5/22/24

ADD SOME SALT TO SWEETEN LIFE

I was doing some baking this week and wondered why all the sweet, sugary
concoctions that I was making included salt as one of the ingredients. I remembered, too, how my grandmother usually added a little salt to the coffee grounds before she brewed a pot. The salt, she once told me, was to remove the bitter taste from the coffee.

But salt is …well, salty. Not sweet. So why doesn’t it ruin the flavor of the coffee or the pancake? And why is a chocolate-covered salty pretzel so irresistible? What is it about those chocolate-covered caramels with sea salt that makes them so tasty?

There’s something counter-intuitive about using salt to enhance the sweetness of some sweet confection. After all, we use metaphors like “rubbing salt in the wound” to describe making a painful experience worse. As in “Losing the game was bad enough, but watching his opponent receive praise along with the trophy was like rubbing salt in the wound.”

So how can salt make something sweeter? It turns out that our tongues have receptors for different flavors: sweet, bitter, sour, savory, salty or umami. Salt, because of its particular chemical composition, actually suppresses the bitterness receptors. It’s not that a chocolate-covered salty pretzel is necessarily sweeter than another piece of candy; it’s simply that the salt in the pretzel suppresses our tongues’ bitterness receptors so that something already somewhat sweet tastes still sweeter because of a pinch of salt added to it. Thus, when we eliminate or mask the bitter flavors, a dessert’s sweetness is enhanced.

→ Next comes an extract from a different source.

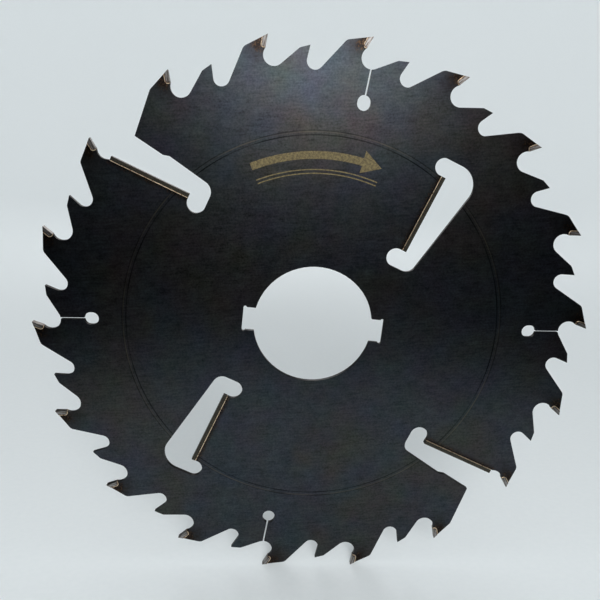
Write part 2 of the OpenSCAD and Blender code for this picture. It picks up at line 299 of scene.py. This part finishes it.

In the Sermon on the Mount, Jesus invites his disciples to be salt and light. (Matthew 5:13). I’d always thought that this metaphor was about salt’s function as a purifying and preserving agent. We put salt on certain foods to preserve them. Salt pork, for example. Or pickles. (If you are watching your sodium intake as Jan and I do, don’t ever look at the nutritional information on a pickle jar). To be like salt, then, is to be a purifying and preserving presence in the world. Salt can also be used for healing. “Gargle some salt for that sore throat,” my mother used to say to me when a cold was making my throat itchy and painful. Phrases like these suggest that to be the salt of the world means that Christians work for healing and wholeness in our battered world.

I had never thought about salt as enhancing life’ sweetness, however. Perhaps Jesus is suggesting that his followers are called to remove some of life’s bitterness so that people may savor the sweetness and joy that God intends for the world and our lives. Our world certainly suffers from a surplus of bitterness. Just listen to the bitter sarcasm that passes for humor in our media. Or the bitterness and anger that underlies so much of our political rhetoric. Or the bitterness that many people express because they feel that life has not treated them justly or kindly

Bad things happen. Life isn’t fair. But, just as salt can suppress the bitterness in a cup of coffee, so God calls us to live in ways that help the underlying sweetness and goodness of life shine through even when we or others around us suffer the bitter aftertaste of pain, anger or frustration. So, the next time your coffee sits too long in the pot and tastes bitter, try adding a pinch of salt. Who knows? Maybe it will actually improve its flavor?

And whenever you add a little salt to that dessert recipe, remember that God calls us to go out of the saltshaker into the world as people who are working to counter the world’s bitterness and venom so that God’s sweet grace can shine through.